Fed Considering Relaxing Rules on Private Equity Investment in Banks

We’ve mentioned from time to time the Fed’s fantasy that banks could recapitalize in short order. John Dizard of the Financial Times has been the most blunt in describing the disconnect between the central bank’s wishes and reality:

It is not fair to say the Fed does not have a plan. It does. The plan is for the banking system to recapitalise for a new on-balance sheet world by raising a minimum of $200bn in a short period of time, not longer than two quarters. That way, there is no credit crunch, according to the model. A credit crunch, in Fed chairman Ben Bernanke’s own language, is: “A significant leftward shift in the supply curve for bank loans, holding constant both the safe real interest rate and the quality of potential borrowers.” (The Credit Crunch , Brookings Institution, 1991) That means you can have a decline in the demand for credit as part of a business cycle without a “crunch”.
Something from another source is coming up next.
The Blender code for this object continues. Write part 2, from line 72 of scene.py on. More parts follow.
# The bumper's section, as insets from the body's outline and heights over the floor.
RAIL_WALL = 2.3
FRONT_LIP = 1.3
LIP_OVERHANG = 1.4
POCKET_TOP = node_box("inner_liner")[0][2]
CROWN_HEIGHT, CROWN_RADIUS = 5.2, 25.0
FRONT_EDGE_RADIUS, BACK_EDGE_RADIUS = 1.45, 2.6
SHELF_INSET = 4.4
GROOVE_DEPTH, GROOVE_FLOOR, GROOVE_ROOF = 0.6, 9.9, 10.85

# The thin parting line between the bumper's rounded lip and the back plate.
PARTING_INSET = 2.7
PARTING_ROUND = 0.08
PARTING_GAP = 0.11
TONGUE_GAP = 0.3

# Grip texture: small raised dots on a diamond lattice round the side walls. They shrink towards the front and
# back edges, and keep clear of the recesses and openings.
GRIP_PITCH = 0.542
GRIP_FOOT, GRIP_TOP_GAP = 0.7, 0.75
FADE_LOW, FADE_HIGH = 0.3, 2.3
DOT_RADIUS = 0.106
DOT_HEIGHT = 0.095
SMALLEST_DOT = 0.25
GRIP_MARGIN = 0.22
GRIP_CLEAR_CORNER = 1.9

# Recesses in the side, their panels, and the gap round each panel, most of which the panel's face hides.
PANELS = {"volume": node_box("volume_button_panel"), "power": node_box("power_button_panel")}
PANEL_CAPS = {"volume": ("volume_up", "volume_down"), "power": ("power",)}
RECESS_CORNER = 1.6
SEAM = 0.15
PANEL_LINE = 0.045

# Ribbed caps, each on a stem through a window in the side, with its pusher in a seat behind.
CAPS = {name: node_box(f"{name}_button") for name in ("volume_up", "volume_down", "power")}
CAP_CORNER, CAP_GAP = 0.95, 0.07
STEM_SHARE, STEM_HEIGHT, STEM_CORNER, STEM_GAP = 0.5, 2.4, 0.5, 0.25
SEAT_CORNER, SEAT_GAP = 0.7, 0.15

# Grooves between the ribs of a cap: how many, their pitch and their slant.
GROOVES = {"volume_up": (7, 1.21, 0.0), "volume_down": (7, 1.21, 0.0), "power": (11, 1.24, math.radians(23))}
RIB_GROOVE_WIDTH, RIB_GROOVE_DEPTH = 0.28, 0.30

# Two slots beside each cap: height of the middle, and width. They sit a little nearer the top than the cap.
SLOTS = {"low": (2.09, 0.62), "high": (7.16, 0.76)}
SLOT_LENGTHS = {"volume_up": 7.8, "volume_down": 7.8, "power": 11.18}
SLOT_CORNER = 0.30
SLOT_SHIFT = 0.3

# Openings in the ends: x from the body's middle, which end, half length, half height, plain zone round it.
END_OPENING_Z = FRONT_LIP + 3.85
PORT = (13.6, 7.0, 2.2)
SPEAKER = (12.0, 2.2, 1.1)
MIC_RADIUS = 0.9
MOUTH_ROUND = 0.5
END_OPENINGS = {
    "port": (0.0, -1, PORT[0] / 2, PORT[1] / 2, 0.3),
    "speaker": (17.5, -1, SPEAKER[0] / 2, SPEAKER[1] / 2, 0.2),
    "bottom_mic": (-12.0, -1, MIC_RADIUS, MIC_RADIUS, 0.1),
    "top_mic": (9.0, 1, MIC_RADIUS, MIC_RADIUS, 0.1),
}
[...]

Let us put the Fed’s plan in the context of the world of the capital markets. Consider Washington Mutual’s $7bn recapitalisation of last week. We would have to have a Washington Mutual recap a week for the next six months to get the Fed’s plan done. All the uncommitted capital available to the private equity funds could be dedicated to this purpose.

All of it? I do not think so. The private equity people have other ideas. To raise anything like the bank capital the Fed and the other authorities such as the Treasury want, it would be necessary to have a series of road shows for the investing public that would be the size of theme parks. That could be done with difficulty and with great dilution for shareholders and, more seriously, career damage for senior management.

While the fact that Qatar stumped up for the recent Barclay’s fundraising was a relief, it was the exception that proves the rule that sovereign wealth funds have become decidedly cool on financial firm investments, having been badly burned in their first round of fundraising.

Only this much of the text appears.